Records that describe objects:
--- start ---
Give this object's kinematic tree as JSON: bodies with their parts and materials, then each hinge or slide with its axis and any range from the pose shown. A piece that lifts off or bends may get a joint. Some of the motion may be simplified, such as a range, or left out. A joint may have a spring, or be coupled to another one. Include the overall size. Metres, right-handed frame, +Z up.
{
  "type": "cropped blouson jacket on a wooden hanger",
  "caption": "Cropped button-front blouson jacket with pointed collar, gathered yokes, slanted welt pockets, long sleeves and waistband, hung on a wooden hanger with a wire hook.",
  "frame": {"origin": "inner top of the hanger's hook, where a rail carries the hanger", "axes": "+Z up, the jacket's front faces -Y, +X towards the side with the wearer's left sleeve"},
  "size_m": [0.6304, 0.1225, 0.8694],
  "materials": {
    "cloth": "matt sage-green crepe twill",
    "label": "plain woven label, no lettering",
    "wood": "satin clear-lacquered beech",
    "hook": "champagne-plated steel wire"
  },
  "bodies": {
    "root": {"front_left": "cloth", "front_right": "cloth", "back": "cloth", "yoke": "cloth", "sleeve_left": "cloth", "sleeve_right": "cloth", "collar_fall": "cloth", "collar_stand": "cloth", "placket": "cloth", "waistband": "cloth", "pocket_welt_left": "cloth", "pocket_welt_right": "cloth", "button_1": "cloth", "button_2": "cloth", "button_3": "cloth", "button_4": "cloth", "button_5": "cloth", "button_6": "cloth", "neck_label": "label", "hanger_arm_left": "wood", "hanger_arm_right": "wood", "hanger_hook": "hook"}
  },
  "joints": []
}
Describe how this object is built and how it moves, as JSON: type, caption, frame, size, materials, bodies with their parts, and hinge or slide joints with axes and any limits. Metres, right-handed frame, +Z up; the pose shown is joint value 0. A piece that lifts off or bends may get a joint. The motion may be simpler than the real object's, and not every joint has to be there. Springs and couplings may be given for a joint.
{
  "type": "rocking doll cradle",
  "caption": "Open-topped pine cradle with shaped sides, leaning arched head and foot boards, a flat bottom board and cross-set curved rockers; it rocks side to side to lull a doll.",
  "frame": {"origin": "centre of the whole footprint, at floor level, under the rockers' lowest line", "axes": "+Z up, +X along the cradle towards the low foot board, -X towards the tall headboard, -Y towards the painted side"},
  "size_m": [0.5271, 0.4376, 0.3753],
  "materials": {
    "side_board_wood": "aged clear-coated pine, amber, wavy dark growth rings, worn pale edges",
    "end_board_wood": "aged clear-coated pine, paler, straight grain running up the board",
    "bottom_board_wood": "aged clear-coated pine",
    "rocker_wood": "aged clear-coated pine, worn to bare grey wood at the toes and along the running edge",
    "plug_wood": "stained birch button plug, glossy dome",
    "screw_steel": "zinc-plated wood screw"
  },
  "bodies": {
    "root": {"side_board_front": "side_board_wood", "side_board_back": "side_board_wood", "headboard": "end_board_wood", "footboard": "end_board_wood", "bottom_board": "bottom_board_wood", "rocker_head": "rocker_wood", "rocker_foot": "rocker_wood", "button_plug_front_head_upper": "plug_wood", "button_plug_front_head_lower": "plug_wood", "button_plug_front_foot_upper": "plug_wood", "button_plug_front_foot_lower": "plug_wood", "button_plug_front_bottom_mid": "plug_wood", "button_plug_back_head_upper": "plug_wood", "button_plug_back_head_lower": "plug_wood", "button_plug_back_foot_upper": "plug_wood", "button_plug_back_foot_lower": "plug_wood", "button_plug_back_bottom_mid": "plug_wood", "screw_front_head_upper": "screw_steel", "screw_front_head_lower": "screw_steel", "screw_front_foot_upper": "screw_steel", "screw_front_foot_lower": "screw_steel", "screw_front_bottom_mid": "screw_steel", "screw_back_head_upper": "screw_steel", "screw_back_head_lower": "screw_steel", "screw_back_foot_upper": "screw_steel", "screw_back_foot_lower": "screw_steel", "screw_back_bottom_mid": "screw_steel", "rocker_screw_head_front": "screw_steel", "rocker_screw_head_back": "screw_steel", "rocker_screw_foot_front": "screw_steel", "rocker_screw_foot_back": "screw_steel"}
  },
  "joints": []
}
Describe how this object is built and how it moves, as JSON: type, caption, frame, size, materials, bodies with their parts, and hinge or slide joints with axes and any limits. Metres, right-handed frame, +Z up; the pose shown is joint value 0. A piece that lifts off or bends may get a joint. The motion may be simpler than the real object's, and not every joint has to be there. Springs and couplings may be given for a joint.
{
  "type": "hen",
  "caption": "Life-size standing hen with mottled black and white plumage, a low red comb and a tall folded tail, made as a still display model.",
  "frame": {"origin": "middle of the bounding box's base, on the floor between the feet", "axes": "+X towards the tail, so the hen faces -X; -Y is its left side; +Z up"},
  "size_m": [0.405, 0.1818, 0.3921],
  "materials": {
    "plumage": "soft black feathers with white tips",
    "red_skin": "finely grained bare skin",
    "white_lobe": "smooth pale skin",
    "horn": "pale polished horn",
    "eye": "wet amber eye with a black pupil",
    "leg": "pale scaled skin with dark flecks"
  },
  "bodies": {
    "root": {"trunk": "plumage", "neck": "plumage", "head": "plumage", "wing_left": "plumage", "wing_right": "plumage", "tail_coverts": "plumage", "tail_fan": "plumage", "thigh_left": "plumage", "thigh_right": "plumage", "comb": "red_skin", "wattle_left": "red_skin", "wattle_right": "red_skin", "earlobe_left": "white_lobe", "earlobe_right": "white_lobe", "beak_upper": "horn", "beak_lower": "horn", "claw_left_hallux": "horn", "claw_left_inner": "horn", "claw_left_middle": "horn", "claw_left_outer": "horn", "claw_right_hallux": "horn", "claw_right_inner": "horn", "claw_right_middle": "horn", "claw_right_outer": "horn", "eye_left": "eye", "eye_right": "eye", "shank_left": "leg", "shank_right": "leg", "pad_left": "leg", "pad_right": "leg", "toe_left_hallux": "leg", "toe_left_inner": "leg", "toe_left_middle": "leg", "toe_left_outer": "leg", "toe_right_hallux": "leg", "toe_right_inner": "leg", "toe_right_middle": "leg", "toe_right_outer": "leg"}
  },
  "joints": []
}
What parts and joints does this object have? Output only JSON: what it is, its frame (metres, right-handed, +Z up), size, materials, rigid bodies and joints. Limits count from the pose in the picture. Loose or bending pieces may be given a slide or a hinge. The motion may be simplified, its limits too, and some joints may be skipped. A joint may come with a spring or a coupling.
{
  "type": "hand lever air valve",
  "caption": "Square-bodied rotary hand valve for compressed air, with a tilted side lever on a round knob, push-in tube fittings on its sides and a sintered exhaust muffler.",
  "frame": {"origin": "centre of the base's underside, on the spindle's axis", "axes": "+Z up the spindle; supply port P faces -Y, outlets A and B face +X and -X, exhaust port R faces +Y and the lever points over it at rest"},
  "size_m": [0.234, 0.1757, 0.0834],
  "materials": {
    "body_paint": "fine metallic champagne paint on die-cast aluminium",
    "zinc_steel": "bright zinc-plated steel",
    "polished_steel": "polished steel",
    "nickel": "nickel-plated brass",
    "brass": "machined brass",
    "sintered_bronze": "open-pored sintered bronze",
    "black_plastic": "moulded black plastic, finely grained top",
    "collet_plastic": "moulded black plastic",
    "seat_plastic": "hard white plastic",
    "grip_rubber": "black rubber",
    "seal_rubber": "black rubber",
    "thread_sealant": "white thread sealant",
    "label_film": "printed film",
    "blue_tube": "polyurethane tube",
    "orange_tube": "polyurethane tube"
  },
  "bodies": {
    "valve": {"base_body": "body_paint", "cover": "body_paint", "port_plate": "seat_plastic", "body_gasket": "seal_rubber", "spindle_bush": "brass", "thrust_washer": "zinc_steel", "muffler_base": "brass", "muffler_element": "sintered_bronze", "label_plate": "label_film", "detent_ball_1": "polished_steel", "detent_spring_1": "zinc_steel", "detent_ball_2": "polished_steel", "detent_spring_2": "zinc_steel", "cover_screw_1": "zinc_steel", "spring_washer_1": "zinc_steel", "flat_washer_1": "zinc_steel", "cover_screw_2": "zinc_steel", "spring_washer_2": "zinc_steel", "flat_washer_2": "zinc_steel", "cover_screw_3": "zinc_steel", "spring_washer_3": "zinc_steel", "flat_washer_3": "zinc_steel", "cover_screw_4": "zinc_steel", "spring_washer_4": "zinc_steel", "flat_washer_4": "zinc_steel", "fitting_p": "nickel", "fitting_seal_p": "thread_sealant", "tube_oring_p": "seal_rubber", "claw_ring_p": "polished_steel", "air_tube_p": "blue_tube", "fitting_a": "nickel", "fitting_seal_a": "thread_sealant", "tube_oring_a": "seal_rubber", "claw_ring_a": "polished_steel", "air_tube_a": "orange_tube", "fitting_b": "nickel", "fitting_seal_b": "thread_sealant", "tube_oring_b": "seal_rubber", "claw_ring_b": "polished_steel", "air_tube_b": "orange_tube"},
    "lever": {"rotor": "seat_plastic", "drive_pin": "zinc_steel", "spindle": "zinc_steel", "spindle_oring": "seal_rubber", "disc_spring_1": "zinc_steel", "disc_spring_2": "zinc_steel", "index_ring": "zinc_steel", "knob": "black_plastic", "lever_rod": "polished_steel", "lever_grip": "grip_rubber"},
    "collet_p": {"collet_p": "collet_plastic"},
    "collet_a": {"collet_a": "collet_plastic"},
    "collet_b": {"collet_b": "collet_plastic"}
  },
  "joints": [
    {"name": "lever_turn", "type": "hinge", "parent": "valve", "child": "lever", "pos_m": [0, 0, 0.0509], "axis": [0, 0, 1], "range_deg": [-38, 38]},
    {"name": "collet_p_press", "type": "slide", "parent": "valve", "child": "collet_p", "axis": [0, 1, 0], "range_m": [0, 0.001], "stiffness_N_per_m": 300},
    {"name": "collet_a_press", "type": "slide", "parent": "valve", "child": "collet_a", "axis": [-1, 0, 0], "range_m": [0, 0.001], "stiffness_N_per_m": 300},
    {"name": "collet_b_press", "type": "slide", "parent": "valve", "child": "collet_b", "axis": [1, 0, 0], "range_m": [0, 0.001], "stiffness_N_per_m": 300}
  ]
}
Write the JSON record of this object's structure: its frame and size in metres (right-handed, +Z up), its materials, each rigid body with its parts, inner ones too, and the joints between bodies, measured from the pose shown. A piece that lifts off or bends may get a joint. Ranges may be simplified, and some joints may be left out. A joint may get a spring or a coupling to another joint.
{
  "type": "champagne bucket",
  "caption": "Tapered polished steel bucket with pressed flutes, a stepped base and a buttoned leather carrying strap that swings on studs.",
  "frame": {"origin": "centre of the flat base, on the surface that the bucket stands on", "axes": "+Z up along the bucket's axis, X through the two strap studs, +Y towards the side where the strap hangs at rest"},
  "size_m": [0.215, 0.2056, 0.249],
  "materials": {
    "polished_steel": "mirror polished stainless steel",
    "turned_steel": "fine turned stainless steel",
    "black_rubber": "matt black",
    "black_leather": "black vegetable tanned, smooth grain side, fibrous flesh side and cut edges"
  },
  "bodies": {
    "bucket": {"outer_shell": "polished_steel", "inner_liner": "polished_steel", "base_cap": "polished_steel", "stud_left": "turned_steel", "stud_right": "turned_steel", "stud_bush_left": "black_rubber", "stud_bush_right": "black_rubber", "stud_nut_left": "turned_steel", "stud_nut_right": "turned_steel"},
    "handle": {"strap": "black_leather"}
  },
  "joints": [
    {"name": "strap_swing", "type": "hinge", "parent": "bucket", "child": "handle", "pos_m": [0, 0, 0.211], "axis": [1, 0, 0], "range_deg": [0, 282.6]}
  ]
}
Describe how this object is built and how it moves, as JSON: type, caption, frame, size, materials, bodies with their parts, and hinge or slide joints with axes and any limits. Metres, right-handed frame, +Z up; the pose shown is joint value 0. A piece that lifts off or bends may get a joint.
--- end ---
WORK TO DO:
Exactly and only the lines from the line containing "Write the JSON" through the last line of the entries should be copied, both ends included.

EXPECTED ANSWER:
Write the JSON record of this object's structure: its frame and size in metres (right-handed, +Z up), its materials, each rigid body with its parts, inner ones too, and the joints between bodies, measured from the pose shown. A piece that lifts off or bends may get a joint. Ranges may be simplified, and some joints may be left out. A joint may get a spring or a coupling to another joint.
{
  "type": "champagne bucket",
  "caption": "Tapered polished steel bucket with pressed flutes, a stepped base and a buttoned leather carrying strap that swings on studs.",
  "frame": {"origin": "centre of the flat base, on the surface that the bucket stands on", "axes": "+Z up along the bucket's axis, X through the two strap studs, +Y towards the side where the strap hangs at rest"},
  "size_m": [0.215, 0.2056, 0.249],
  "materials": {
    "polished_steel": "mirror polished stainless steel",
    "turned_steel": "fine turned stainless steel",
    "black_rubber": "matt black",
    "black_leather": "black vegetable tanned, smooth grain side, fibrous flesh side and cut edges"
  },
  "bodies": {
    "bucket": {"outer_shell": "polished_steel", "inner_liner": "polished_steel", "base_cap": "polished_steel", "stud_left": "turned_steel", "stud_right": "turned_steel", "stud_bush_left": "black_rubber", "stud_bush_right": "black_rubber", "stud_nut_left": "turned_steel", "stud_nut_right": "turned_steel"},
    "handle": {"strap": "black_leather"}
  },
  "joints": [
    {"name": "strap_swing", "type": "hinge", "parent": "bucket", "child": "handle", "pos_m": [0, 0, 0.211], "axis": [1, 0, 0], "range_deg": [0, 282.6]}
  ]
}
Describe how this object is built and how it moves, as JSON: type, caption, frame, size, materials, bodies with their parts, and hinge or slide joints with axes and any limits. Metres, right-handed frame, +Z up; the pose shown is joint value 0. A piece that lifts off or bends may get a joint.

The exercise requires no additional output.